Mortgage rates have been falling for several years but have ticked up in the past two months

‘While fixed rates are gradually rising, lenders are still launching some decent offers to entice new borrowers,’ said Springall. 

‘Not only do they have to appease existing borrowers with some well-priced deals so that they don’t lost their custom, many are also under pressure to lend out to new borrowers and the end of the year is edging ever closer.’

She added: ‘As they come towards their end of year targets, we are bound to see some best buy deals before 2018 hits.’

Two-year best buy rates are now hovering around 1.17 per cent, having been as low as 0.98 per cent earlier this year.

But as speculation mounted that the Bank of England would hike the base rate back up from 0.25 per cent to 0.5 per cent in November, mortgage lenders began to withdraw their cheapest deals.

Now the cheapest two-year fixed rate available is 1.19 per cent from Sainsbury’s Bank, with the next best rate 1.24 per cent from Yorkshire Building Society.

The Sainsbury’s deal requires 40 per cent equity in the property, charges a £745 fee and would see monthly repayments of £386 on a mortgage balance of £100,000. 

The Yorkshire deal comes with a £1,700 fee and is available to homeowners with a minimum of 25 per cent equity in their homes.
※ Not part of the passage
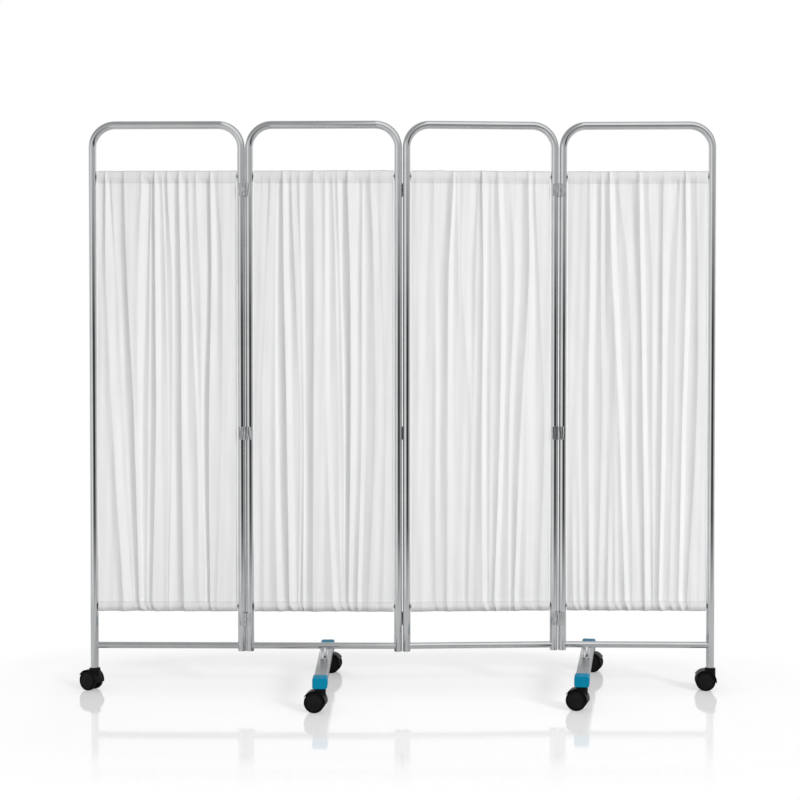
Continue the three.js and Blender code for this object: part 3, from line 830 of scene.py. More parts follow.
def arch_rings(stations, radius):
    around = circle(radius, TUBE_SIDES, start=0.5)
    rings = []
    for (x, z), (tangent_x, tangent_z) in stations:
        rings.append([(x - out * tangent_z, y, z + out * tangent_x) for out, y in around])
    return rings


def arch_axis_point(point):
    """The point of the arch's centre line nearest to a point on the tube."""
    side = 1 if point.x > 0 else -1
    if point.z <= BEND_START:
        return Vector((side * HALF_SPAN, 0, point.z))
    if abs(point.x) <= HALF_SPAN - BEND_RADIUS:
        return Vector((point.x, 0, SCREEN_HEIGHT - TUBE_RADIUS))
    centre = Vector((side * (HALF_SPAN - BEND_RADIUS), 0, BEND_START))
    away = Vector((point.x - centre.x, 0, point.z - centre.z)).normalized()
    return centre + BEND_RADIUS * away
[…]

Monthly payments would be £388 on a £100,000 mortgage.

Why remortgage?

According to online mortgage broker Habito, some £35billion of British mortgage deals matured over September and October, meaning unless they remortgaged in a timely fashion, millions of people slipped off the rate they secured two, three or five years ago and are now paying their lender’s standard variable rate.

Nine months ago SVRs averaged 4.56 per cent. Since the Bank of England’s November rate rise, the cost of not remortgaging has gone up a further 0.25 per cent.
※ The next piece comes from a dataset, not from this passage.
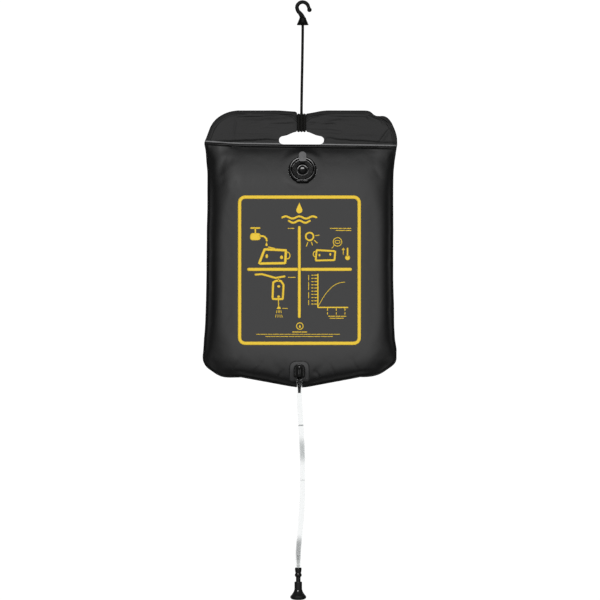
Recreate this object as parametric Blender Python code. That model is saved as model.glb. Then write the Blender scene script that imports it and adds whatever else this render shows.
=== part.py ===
"""Camp shower bag: a welded water bag that hangs from a hook by its cord, with a filler valve on
its front and a clear hose down to a shower head with a push-pull valve.

Metres, +Z up. The origin is the hook's seat, the inside of its crook at the top, where a branch or
a rail carries it. The bag faces -Y. Sizes that can be set by themselves come first, piece by piece.
"""

import math

import bmesh
import bpy
from mathutils import Matrix, Vector

# Gaps and cutters
CLEARANCE = 0.0003            # between pieces that touch on the real object
OVERRUN = 0.0020              # how far a cutter runs past the face that it cuts
JOIN = 0.0010                 # how deep two shapes of one piece run into each other

# Hook
HOOK_ROD = 0.0080             # thickness of the crook
HOOK_INNER_RADIUS = 0.0081
HOOK_BALL = 0.0097            # diameter of the tip
HOOK_HEIGHT = 0.0440          # seat to the skirt's lower edge
SKIRT_DIAMETER = 0.0244
SKIRT_HEIGHT = 0.0155         # waist to lower edge
WAIST_DIAMETER = 0.0118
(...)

On a £100,000 mortgage balance, paying an SVR equal to 4.81 per cent would mean monthly repayments of £573.57.  

Remortgaging to a more competitive rate – the Sainsbury’s Bank deal for example – would shave £187.57 off your mortgage repayment a month. 

Will mortgage rates fall in December? 

There’s not much of December left to take advantage of low rates that may or may not get cheaper so if you’re paying your lender’s standard variable rate, it’s probably going to save you more money remortgaging now than hanging on for another three weeks. 

Delaying could mean making another month’s mortgage payment at a rate likely to be much higher than the product rates available now. 

That said, it is true that December often sees a number of mortgage lenders offer super cheap rates for a limited time only.

Post Office Money has just launched a new range of fixed mortgages, including a two-year fixed rate at 1.48 per cent up to 75 per cent loan-to-value with a free valuation. 

Virgin Money meanwhile has cut the rate on its first and second-time buyer two-year fixed-rate mortgage, which is now priced at 4.09 per cent for those with a 5 per cent deposit or equity. No product fee is payable and the deal comes with £300 cashback. 

You can secure a rate three months ahead of the end of your current deal with the same lender

You can secure a rate three months ahead of the end of your current deal with the same lender

Should you remortgage now?

If you’re approaching the end of your deal but don’t need to remortgage for a month or two then hanging on to see if rates come down briefly won’t cost you anything.

It’s possible to secure a rate up to three months ahead of the end of your current mortgage deal (if you stay with the same lender) and agree to remortgage on the day your deal expires so you don’t incur an early repayment charge.

Jeremy Duncombe, director of Legal & General Mortgage Club, said: ‘Borrowers who are worried or unsure about their long-term finances following the interest rate rise should get in touch with a financial adviser to discuss their situation.

‘Advisers can talk through options like remortgaging or product transfers for borrowers at the end of their initial deal period. Switching onto a better suited product can provide borrowers with the equivalent of a pay rise, family holiday, or early Christmas present.’